Le 19/09/2022 à 12h40
Wikipedia
Le 19/09/2022 à 17h45
Il est de notre devoir d’industriel […] de proposer aux décideurs européens des solutions technologiques intelligentes et ambitieuses,..
Le boulot est fait, c’est effectivement une solution sur le papier…
Parmi les missions rendues possibles par Susie, on trouve le remorquage, l’inspection ou la mise à niveau de satellites et d’autres charges utiles, le ravitaillement de stations spatiales en carburant, nourriture et équipements.
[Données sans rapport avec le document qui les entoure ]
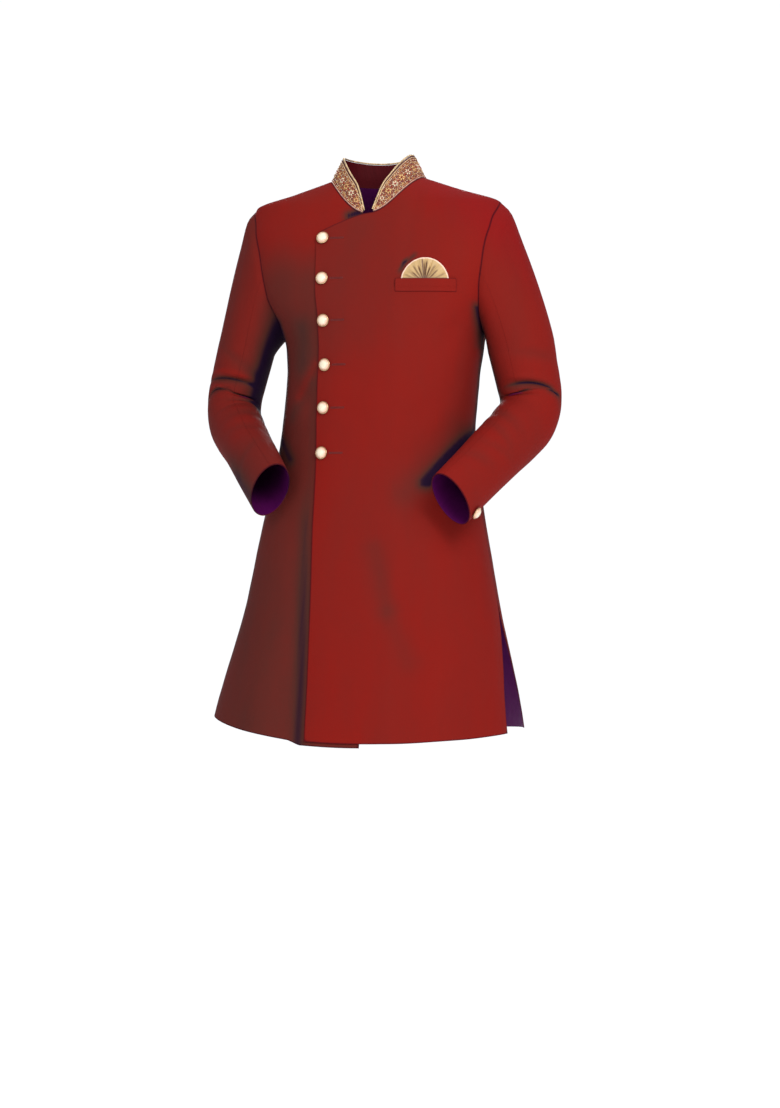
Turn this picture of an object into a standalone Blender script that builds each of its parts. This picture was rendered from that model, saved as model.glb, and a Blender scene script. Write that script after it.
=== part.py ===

Il pourra aussi permettre les changements d’équipages et les travaux humains en orbite
…mais pour le problème que ça résout, on dirait qu’ils cherchent encore !
Quelles stations spatiales seront accessibles à l’Europe lorsque ce module sera prêt (d’ailleurs, y-a-t-il une date prévisionnelle pour la mise en service) ?
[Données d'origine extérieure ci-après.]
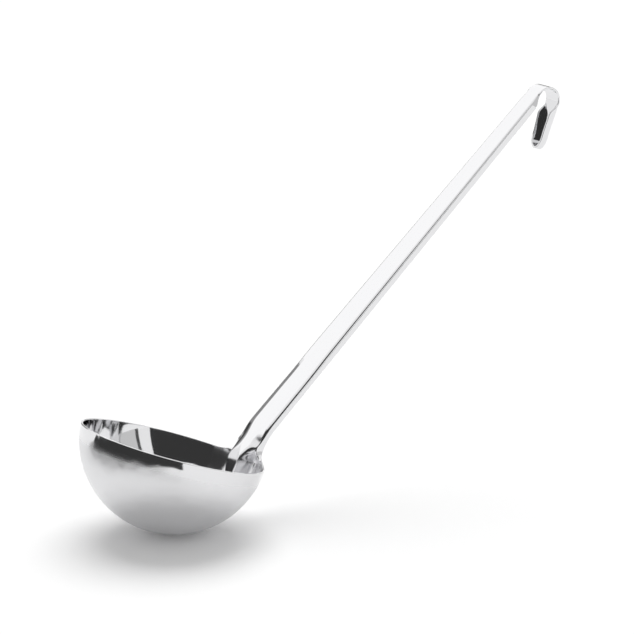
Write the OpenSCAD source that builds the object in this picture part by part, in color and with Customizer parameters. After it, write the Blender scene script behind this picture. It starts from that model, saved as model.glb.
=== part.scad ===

J’ai du mal à comprendre l’intérêt financier d’utiliser un module potentiellement habitable (avec les coûts de maintenance que ça implique) pour effectuer des missions automatisables comme le remorquage, l’inspection ou la mise à niveau de satellites, etc.
Sur l’aspect habitable, on dirait plus un objet “politique” qui restera à l’état de plans, permettant de négocier l’accès à des places dans les modules américains qu’un véritable projet industriel destiné à voler un jour.
Le 20/09/2022 à 07h29
Ça se fait difficilement à distance, même avec un robot télécommandé.
Et on est très dépendant des russes pour l’envoi d’hommes dans l’espace.
En ce moment, c’est pas l’idéal…
Le 20/09/2022 à 09h42
Suivant les délais, peut être encore l’ISS, probablement la Lunar Gateway.
Il est probable que les vaisseaux qui conduiront des personne et qui feront le remorquage ne seront pas strictement identiques et que les espace inutiles seront récupérés. L’intérêt d’avoir un modèle de base est de permettre de réduire les coûts de développement.
Le 20/09/2022 à 09h53
Si je comprends bien, vu la masse de Susie, le lanceur européen le plus puissant (Ariane 64) ne permet qu’un envoi en orbite basse. On a pas de lanceur suffisamment puissant pour envoyer Susie vers Lunar Gateway. Ca doit correspondre à la version “super lourde” qui est évoquée dans l’article, mais il n’y a pas de plan concret de développement.
Donc en gros, c’est la période de négociation des budgets, Ariane fait sa lettre au Père Noël en présentant ce qu’ils seraient capables de faire avec un budget illimité, communique au grand public avec de jolies images de synthèse inspirées de SpaceX pour faire monter les attentes et faire pression sur les décideurs politiques, mais c’est très probable que tout ça fasse pchit une fois qu’on parlera de budget effectif.
Le 20/09/2022 à 10h27
Après il faut voir les capacités de propulsion propres de Susie, peut-être qu’elle sera capable de faire le complément du trajet elle même, atteindre l’orbite basse étant le plus gros du travail.
Le 20/09/2022 à 15h43
SpaceX rend des comptes.
Ce serait plutôt le public qui croit encore au père Noël et notamment à l’Euro qui pour l’instant a perdu son avantage face au dollard. Un “truc & Tips” qui depuis Paypal a donné un peu trop de crédit et d’image de marque à la concurrence au détriment des projets publics.
Le danger provient donc aussi des décideurs maintenant.
Le 20/09/2022 à 16h14
Pour le coup c’est désormais via les USA.